DRK-Geschäftsführer sieht erste Erfolge

Dass der provisorische Betrieb bereits zu ersten Erfolgen geführt habe, berichtet wiederum der DRK-Kreischef Manfred Hormann. „Bei einem Rettungsfall in Steinheim im Dezember waren wir in dreieinhalb Minuten vor Ort“, erzählt er. Auch hätten sich die Hilfszeiten im gesamten Landkreis Ludwigsburg verbessert, seitdem in Remseck und Murr von neuen Standorten aus gestartet werde.

Im Kreis lag die Maßgabe, innerhalb von bis zu 15 Minuten bei Notfällen zu erscheinen, bisher lediglich zu 93 Prozent erfüllt. Sie soll laut Gesetz bei 95 Prozent liegen. Die Nachbarn bittet er darum, auf die Professionalität der Mitarbeiter des Roten Kreuzes zu vertrauen. Die Situation sei vergleichbar mit der am Bietigheimer Krankenhaus. Auch dort würden die DRK-Fahrer das Alarmsignal erst einschalten, wenn sie auf der Hauptstraße seien.

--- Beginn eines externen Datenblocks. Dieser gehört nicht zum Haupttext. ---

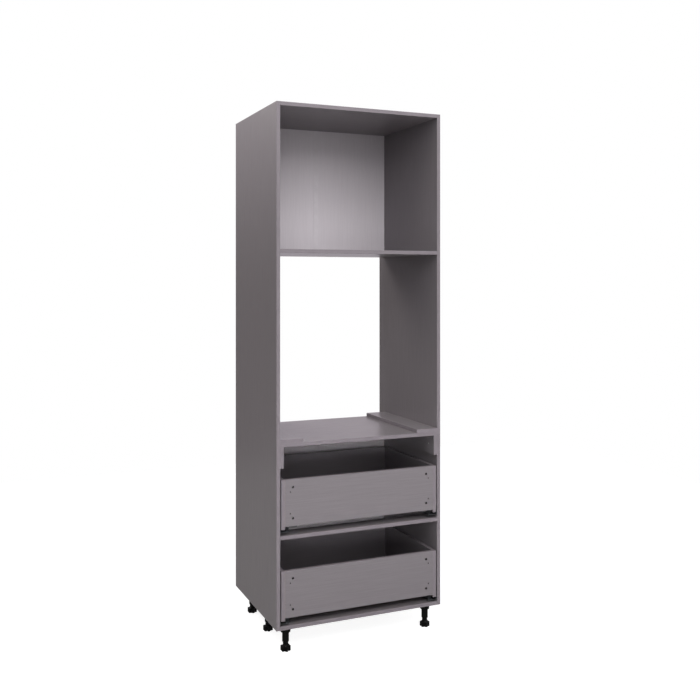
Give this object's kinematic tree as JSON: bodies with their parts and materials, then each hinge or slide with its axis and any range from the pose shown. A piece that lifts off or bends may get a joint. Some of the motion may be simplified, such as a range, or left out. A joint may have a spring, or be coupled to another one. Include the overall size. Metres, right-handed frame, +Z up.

Hormann: Besser vorher mit Nachbarn reden

Als er sich für das Haus im Ziegeleiweg entschieden habe, sei der Status des eingeschränkten Gewerbegebietes für ihn ausschlaggebend gewesen, versichert Hormann. Er räumt ein, dass es besser gewesen wäre, wenn das DRK vorher mit den Nachbarn geredet hätte, die im Zweifel durch die Einsatzfahrten belästigt würden. Im Übrigen habe nicht das DRK, sondern der Bereichsausschuss des Landkreises Ludwigsburg auf eine zeitnahe Lösung für bessere Hilfszeiten gedrängt, stellt Manfred Hormann klar. Auf lange Sicht hoffe man, eventuell bei einem Ärztehaus-Projekt der Stadt Steinheim in den nächsten Jahren einen besseren Standort für die Rettungsfahrzeuge zu bekommen.